You need at least 4 people to harvest, One person will hold the flashlight while 1-2 people open the hive. The 4th person may or may not have a bee suit depending on your resources and they will stand away while you’re harvesting and just carry the bucket back. Before you open the hive you smoke the entrance. Bees communicate using pheremones and the smokes helps mask alarm pheremones released by the “guard bees” posted at the entrance. Then you pry open the hive and start pulling up bars. You cut the honeycomb off the bar with the knife.
This is my journal entry from my first harvest:
Yesterday was my first time harvesting. I had been so impatient to do it but once we were close to the hive and there was buzzing around my ears I started getting a little scared. One of them got in and stung me behind my ear. I pulled my hand up through my sleeve to remove the bee and my glove fell off. When I tried to put my glove on again I got stung 2 more times. It really hurts when you’re getting stung but the pain subsides pretty quickly.
One of my homologues kept saying “C’est chaud” (It’s hot) meaning these bees are mean. When one of the bees got inside my second homologue’s mask I thought we were going to abort the
mission and cover any holes through which the bees were getting in but once you start you have to finish. The person that was removing the honey got stung at least 20 times.
After we got away from the hive we immediately started washing the suits and all the materials. It felt like we were cleaning up the evidence after a crime.

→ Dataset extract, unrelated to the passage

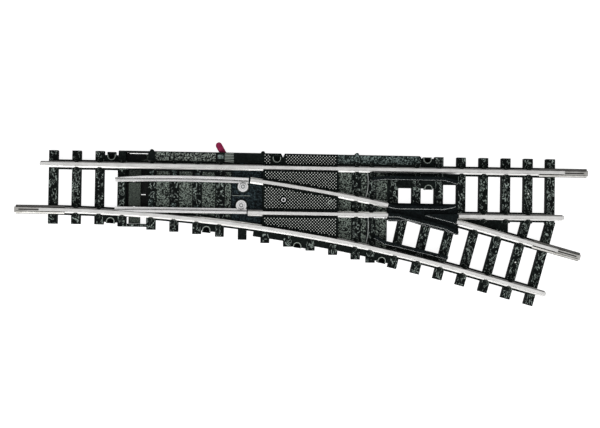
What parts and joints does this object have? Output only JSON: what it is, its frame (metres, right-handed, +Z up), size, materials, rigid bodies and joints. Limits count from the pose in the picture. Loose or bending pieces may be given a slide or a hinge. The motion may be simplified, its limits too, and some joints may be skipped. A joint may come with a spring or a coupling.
{
  "type": "model turnout switch",
  "caption": "Right-hand model railway turnout with pivoted switch blades, throw bar and side hand lever on a black sleeper moulding.",
  "frame": {"origin": "toe end of the straight route, on its centre line at the underside of the sleepers", "axes": "+X along the straight route away from the toe, +Y towards the lever side, +Z up"},
  "size_m": [0.1237, 0.0343, 0.004],
  "materials": {
    "sleeper_plastic": "moulded wood grain, knurled and stone-textured decks, near black",
    "frog_plastic": "smooth moulded, blue-black",
    "rail_metal": "rolled nickel silver, brushed along its length",
    "blade_metal": "polished nickel silver",
    "joiner_metal": "folded nickel-plated sheet",
    "steel": "bright steel",
    "contact_brass": "bare strip",
    "tinned_wire": "dull tinned wire",
    "bar_plastic": "grey-green moulded",
    "lever_plastic": "crimson moulded",
    "cover_plastic": "plain black"
  },
  "bodies": {
    "base": {"tie_base": "sleeper_plastic", "frog_insert": "frog_plastic", "straight_check_rail": "frog_plastic", "diverging_check_rail": "frog_plastic", "straight_stock_rail": "rail_metal", "curved_stock_rail": "rail_metal", "straight_closure_rail": "rail_metal", "curved_closure_rail": "rail_metal", "straight_frog_rail": "rail_metal", "diverging_frog_rail": "rail_metal", "toe_joiner": "joiner_metal", "heel_joiner": "joiner_metal", "branch_joiner": "joiner_metal", "straight_heel_rivet": "steel", "curved_heel_rivet": "steel", "straight_heel_contact": "contact_brass", "curved_heel_contact": "contact_brass", "straight_jumper_wire": "tinned_wire", "curved_jumper_wire": "tinned_wire", "bell_crank_pin": "steel", "lever_pivot_pin": "steel", "detent_spring": "steel", "bottom_cover": "cover_plastic", "cover_screws": "steel", "deck_screw": "steel"},
    "lever": {"hand_lever": "lever_plastic"},
    "wire": {"pull_wire": "steel"},
    "crank": {"bell_crank": "bar_plastic"},
    "bar": {"throw_bar": "bar_plastic", "throw_bar_pin": "steel"},
    "blade_straight": {"straight_blade": "blade_metal", "straight_drive_stud": "steel"},
    "blade_curved": {"curved_blade": "blade_metal", "curved_drive_stud": "steel"}
  },
  "joints": [
    {"name": "lever_swing", "type": "hinge", "parent": "base", "child": "lever", "pos_m": [0.03955, 0.00665, 0.0014], "axis": [0, 0, -1], "range_deg": [0, 60.05]},
    {"name": "wire_slide", "type": "slide", "parent": "base", "child": "wire", "axis": [1, 0, 0], "range_m": [0, 0.000978]},
    {"name": "crank_turn", "type": "hinge", "parent": "base", "child": "crank", "pos_m": [0.02325, 0.0061, 0.0015], "axis": [0, 0, -1], "range_deg": [0, 38.55]},
    {"name": "bar_slide", "type": "slide", "parent": "base", "child": "bar", "axis": [0, 1, 0], "range_m": [0, 0.002]},
    {"name": "straight_blade_turn", "type": "hinge", "parent": "base", "child": "blade_straight", "pos_m": [0.0429, -0.0033, 0.0024], "axis": [0, 0, -1], "range_deg": [0, 5.02]},
    {"name": "curved_blade_turn", "type": "hinge", "parent": "base", "child": "blade_curved", "pos_m": [0.0432, 0.00073, 0.0024], "axis": [0, 0, -1], "range_deg": [0, 4.96]}
  ],
  "couplings": [
    {"joint": "lever_swing", "follows": "bar_slide", "rad_per_m": 523.6},
    {"joint": "wire_slide", "follows": "bar_slide", "ratio": 0.488},
    {"joint": "crank_turn", "follows": "bar_slide", "rad_per_m": 336.02},
    {"joint": "straight_blade_turn", "follows": "bar_slide", "rad_per_m": 43.724},
    {"joint": "curved_blade_turn", "follows": "bar_slide", "rad_per_m": 43.157}
  ]
}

My first two times beekeeping we were doing my work partners’ personal hives so we only harvested 1 hive each time. The times I’ve gone out with the union there are alot more people with us so we harvest 4-5 hives in one night. We’ll start around 8 pm and not finish till around 11 pm.

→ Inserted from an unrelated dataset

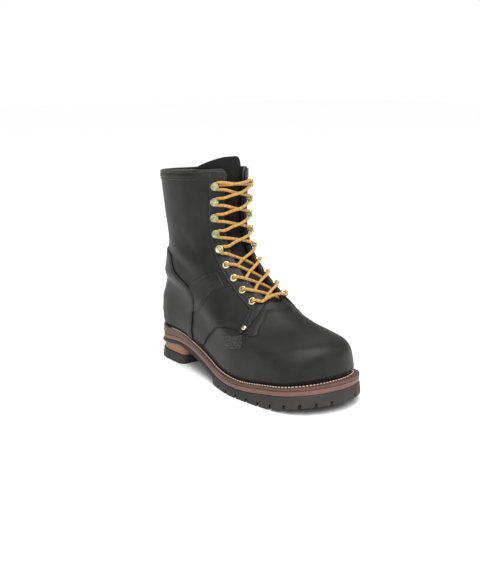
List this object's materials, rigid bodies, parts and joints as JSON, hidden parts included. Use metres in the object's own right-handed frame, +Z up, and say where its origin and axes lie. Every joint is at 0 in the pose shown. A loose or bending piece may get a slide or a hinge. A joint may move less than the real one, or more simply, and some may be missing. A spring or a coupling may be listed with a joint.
{
  "type": "logger boot",
  "caption": "Lace-up leather logger boot for the right foot: tall shaft, raised stacked heel and lugged rubber sole.",
  "frame": {"origin": "on the floor, at the middle of the bounding box's footprint", "axes": "+Z up, toe towards -Y, outer side of the foot towards -X"},
  "size_m": [0.1304, 0.3301, 0.2842],
  "materials": {
    "leather": "semi-matte black full-grain leather",
    "leather_dark": "matte black leather",
    "lining": "matte insole board and lining",
    "welt_brown": "satin dark red-brown leather edge",
    "midsole_brown": "satin brown leather edge",
    "rubber_black": "matte black moulded rubber",
    "lift_tan": "matte tan heel stack",
    "brass": "antique brass",
    "lace_gold": "round golden braided lace",
    "fabric_black": "plain woven tab"
  },
  "bodies": {
    "root": {"collar_band": "leather", "counter": "leather", "eyelet_inner_1": "brass", "eyelet_inner_2": "brass", "eyelet_inner_3": "brass", "eyelet_inner_4": "brass", "eyelet_outer_1": "brass", "eyelet_outer_2": "brass", "eyelet_outer_3": "brass", "eyelet_outer_4": "brass", "eyestay_inner": "leather_dark", "eyestay_outer": "leather_dark", "heel_lift": "lift_tan", "heel_top_piece": "rubber_black", "hook_inner_5": "brass", "hook_inner_6": "brass", "hook_inner_7": "brass", "hook_inner_8": "brass", "hook_inner_9": "brass", "hook_outer_5": "brass", "hook_outer_6": "brass", "hook_outer_7": "brass", "hook_outer_8": "brass", "hook_outer_9": "brass", "insole": "lining", "lace_bar_bottom": "lace_gold", "lace_bar_top": "lace_gold", "lace_crossing_1": "lace_gold", "lace_crossing_2": "lace_gold", "lace_crossing_3": "lace_gold", "lace_crossing_4": "lace_gold", "lace_crossing_5": "lace_gold", "lace_crossing_6": "lace_gold", "lace_crossing_7": "lace_gold", "lace_crossing_8": "lace_gold", "midsole": "midsole_brown", "outsole": "rubber_black", "rivet_inner": "brass", "rivet_outer": "brass", "side_tag": "fabric_black", "tongue": "leather_dark", "upper": "leather", "welt": "welt_brown"}
  },
  "joints": []
}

Other Agroforestry Activities
In Mali I was a Community and Economic Development/Business volunteer but Guinea did away with its CED sector so here I am an Agroforestry volunteer. Agribusiness, which is basically what I did in Mali, is a component of the agroforestry program so it hasn’t been a radical switch but people do have certain expectations of what I know. They assume I’m an agriculture expert which is not the case. I always have to spin it as “I’m here to help the beekeeper’s union with marketing and organizational capacity”. A lot of the things I learned in Mali under the CED sector will be useful for helping the beekeeper’s union get more organized but I have also been trying to read as much as I can about different aspects of agroforestry. Peace Corps has a considerable amount of of agroforestry manuals so you can usually always find some literature on whatever you want to learn more about. Honestly even if I had had a lot of farming experience in the U.S. it’s very different here so I would still be learning a lot and figuring out what works well.
Gardening and Farming
Another component of agroforestry is planting trees/helping during the reforestation period. This is important because women use firewood as fuel to cook and they collect firewood by going out into the bush.

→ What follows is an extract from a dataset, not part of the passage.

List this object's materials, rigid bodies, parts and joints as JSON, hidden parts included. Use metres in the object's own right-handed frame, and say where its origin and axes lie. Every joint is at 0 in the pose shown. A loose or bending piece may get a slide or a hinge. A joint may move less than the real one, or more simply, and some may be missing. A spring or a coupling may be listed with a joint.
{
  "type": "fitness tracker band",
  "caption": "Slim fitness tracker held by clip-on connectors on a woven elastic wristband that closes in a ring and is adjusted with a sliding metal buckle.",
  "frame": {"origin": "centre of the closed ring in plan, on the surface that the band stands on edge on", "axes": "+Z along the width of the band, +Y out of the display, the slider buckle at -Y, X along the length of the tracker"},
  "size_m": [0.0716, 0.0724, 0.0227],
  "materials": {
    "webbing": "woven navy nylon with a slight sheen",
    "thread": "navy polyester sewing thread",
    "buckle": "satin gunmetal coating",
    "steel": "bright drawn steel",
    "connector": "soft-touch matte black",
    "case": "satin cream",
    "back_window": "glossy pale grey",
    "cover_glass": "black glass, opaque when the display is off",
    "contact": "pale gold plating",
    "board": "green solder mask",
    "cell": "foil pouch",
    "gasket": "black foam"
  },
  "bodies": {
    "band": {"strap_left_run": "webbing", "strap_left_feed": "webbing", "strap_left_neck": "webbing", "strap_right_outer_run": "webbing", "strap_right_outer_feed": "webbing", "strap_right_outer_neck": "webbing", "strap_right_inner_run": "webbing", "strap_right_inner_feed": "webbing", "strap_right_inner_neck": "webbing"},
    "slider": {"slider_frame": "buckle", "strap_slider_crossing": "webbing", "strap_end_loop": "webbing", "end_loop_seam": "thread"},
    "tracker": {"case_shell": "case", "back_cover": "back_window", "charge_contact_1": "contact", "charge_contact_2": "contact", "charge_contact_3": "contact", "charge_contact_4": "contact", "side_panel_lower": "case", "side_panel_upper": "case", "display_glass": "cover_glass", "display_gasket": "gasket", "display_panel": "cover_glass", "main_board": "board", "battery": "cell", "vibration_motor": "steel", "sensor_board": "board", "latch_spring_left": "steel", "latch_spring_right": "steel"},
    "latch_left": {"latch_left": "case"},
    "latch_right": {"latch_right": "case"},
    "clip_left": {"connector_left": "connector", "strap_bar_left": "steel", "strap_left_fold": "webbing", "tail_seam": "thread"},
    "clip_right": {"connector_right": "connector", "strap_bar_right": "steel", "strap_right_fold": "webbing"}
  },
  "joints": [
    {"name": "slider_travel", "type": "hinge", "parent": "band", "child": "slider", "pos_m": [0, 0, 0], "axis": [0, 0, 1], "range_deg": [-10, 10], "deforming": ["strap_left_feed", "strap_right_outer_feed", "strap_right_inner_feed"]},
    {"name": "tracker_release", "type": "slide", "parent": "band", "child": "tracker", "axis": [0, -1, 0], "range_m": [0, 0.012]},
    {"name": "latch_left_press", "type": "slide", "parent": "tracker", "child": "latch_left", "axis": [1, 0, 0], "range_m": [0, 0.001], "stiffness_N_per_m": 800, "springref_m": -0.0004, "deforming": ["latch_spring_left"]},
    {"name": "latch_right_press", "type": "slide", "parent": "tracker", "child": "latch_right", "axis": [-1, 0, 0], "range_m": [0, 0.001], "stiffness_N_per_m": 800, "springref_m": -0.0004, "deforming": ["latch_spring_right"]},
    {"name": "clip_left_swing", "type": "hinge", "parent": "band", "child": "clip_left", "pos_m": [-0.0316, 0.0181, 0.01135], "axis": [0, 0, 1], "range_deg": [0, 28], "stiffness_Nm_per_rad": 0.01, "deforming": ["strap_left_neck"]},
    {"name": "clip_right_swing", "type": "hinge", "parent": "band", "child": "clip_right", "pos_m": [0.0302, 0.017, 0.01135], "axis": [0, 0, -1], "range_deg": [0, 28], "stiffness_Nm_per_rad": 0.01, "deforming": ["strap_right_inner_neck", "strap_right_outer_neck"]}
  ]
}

I tried planting Gmelina trees (this species is known to grow quickly and is good for timber use) using water sachets and at first it was a complete failure. I was basically growing weeds in the water sachets =/. After 3 weeks of nothing I found out I was supposed to activate the seed by soaking it in water for 2 days or grating the seed (why nobody had mentioned this to me before I don’t know). I was feeling pretty down when nothing was growing. Like wow I can’t even grow anything as an agroforestry volunteer- that’s pretty embarrassing. On my second attempt I finally succeeded! Growing Moringa is relatively easy so it’s a good confidence booster for nubes like me and the Gmelina I planted has also started growing.
I also started helping someone farm. Most people in Moyenne Guinea have their fields right next to their house but my friend’s mom farms away from her house so I decided to help her out. I’ve found that farming is an excellent outlet to let out frustrations and I think people really get a kick out of seeing me do it. I also prepared a small bed in my backyard and my friend’s mom helped me plant tomatoes and eggplants. I’m planning to grow lettuce as well. I can get all these things in the market but since market day is only once a week in the nearest town and things go bad quickly, it’ll be nice to be able to pick fresh vegetables from my backyard.
I have so much respect for Education volunteers. They accept all the challenges of Peace Corps volunteer life and don’t get the perk of choosing their own schedule. And aside from the classroom hours there’s lesson planning and grading. Luckily I only had to do it for a month and a half and it was only on Fridays. I’m more than willing to do an English club but I didn’t really enjoy it in a classroom setting. The students don’t have any English books so you have to find the balance between writing things on the board which will be copied into their notebooks and possibly reviewed later and just having them listen and practice speaking. It’s also hard to know how much French they know or understand and students aren’t forthcoming when they don’t understand something. Whenever I assigned homework, I would make myself available to help people or to answer other questions but no one had come to me so I assumed they understood the assignment. With one of the assignments it was obvious that about 10 people had copied each other because they all wrote the same thing that didn’t make any sense. That was pretty disheartening but I need to remember what it’s like being in middle school. Also, some of these kids live very far away. Some of them have to walk 2 hours to get to class so they may not have a lot of time to stay after class to ask questions. Despite all the difficulties it was cool to meet the students and learn more about how the school functions. One of my students started bringing me mangoes and avocados which was super sweet.
Update on the Electricity
So we’re supposed going to get electricity here but I already have an idea of how things usually go in West Africa which is that they are rarely on schedule so I decided to invest in a solar panel sooner than later. Even in town the electricity is not completely reliable and it is usally only on at night so who knows what it will be like in the village when it finally comes. The investment cost me about 2 months salary and worked for a whole 6 days before the inverter (that’s the thing that allows you to charge things from the car battery) broke. The store owner did not charge me for the new one but that one lasted even less- a whopping 2.5 hours. I spent about half of what a new one would have cost me trying to fix the old one and it is still not fully functional. I’ll be getting a new inverter that is not made in China with next month’s paycheck. I’m also taking bets on when the electricity will come if anyone wants to get in on that.